There’s no announcement, however, that Facebook will make the targeting itself more transparent—or the information it provides users completely truthful. In fact, one aspect of the button that the researchers and I ran into could, at best, be described as cheeky misdirection—and, at worst, fabrication.
It occurs when users get a two-part answer to why they are seeing an ad. I encountered this when an ad appeared on my page for a private school in Miami that friends have attended and enrolled their kids. When I clicked the button, the first half of Facebook’s explanation was spot-on: The school’s alumni group wanted to reach people whose friends like their page. That was me.
But then there was a second half that didn’t ring true. “There may be other reasons you’re seeing this ad, including that Ransom Everglades Alumni wants to reach people ages 18 and older who live in Italy,” it said. As I suspected, and the researchers confirmed, when Facebook gives users a second possible explanation, it simply provides the current location of the user, even if that wasn’t a variable requested by the advertiser.

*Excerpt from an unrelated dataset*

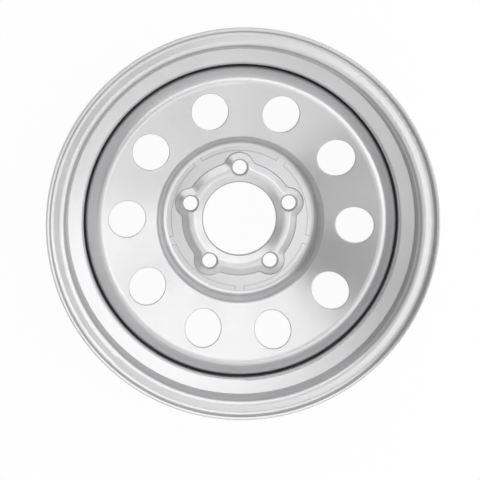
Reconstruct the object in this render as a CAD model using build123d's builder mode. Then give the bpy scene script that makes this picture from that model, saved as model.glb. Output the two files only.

“This shows that Facebook adds potential attributes to ad explanations that advertisers never specified in their targeting, which makes them misleading,” they wrote.
There are possible solutions (and plenty of time) before Americans head to the polls. If Facebook decides it can afford to further draw back the curtain on its advertisers, it can tell users the narrowest or most sensitive criteria used to target them, not just the broadest. Or it could even disclose all the reasons.
Facebook can also remove barriers to openness, like the one that got me blocked for being too curious. As I scrolled through Italian political ads, Facebook repeatedly froze me out of the “Why did I see this?” function if I clicked on more than 10 ads in a few minutes. Hural, the product manager, said the blocking is part of “standard privacy protection efforts.” It allowed me back after a cooling period of less than half an hour, making it a minor nuisance, though a symbolic one.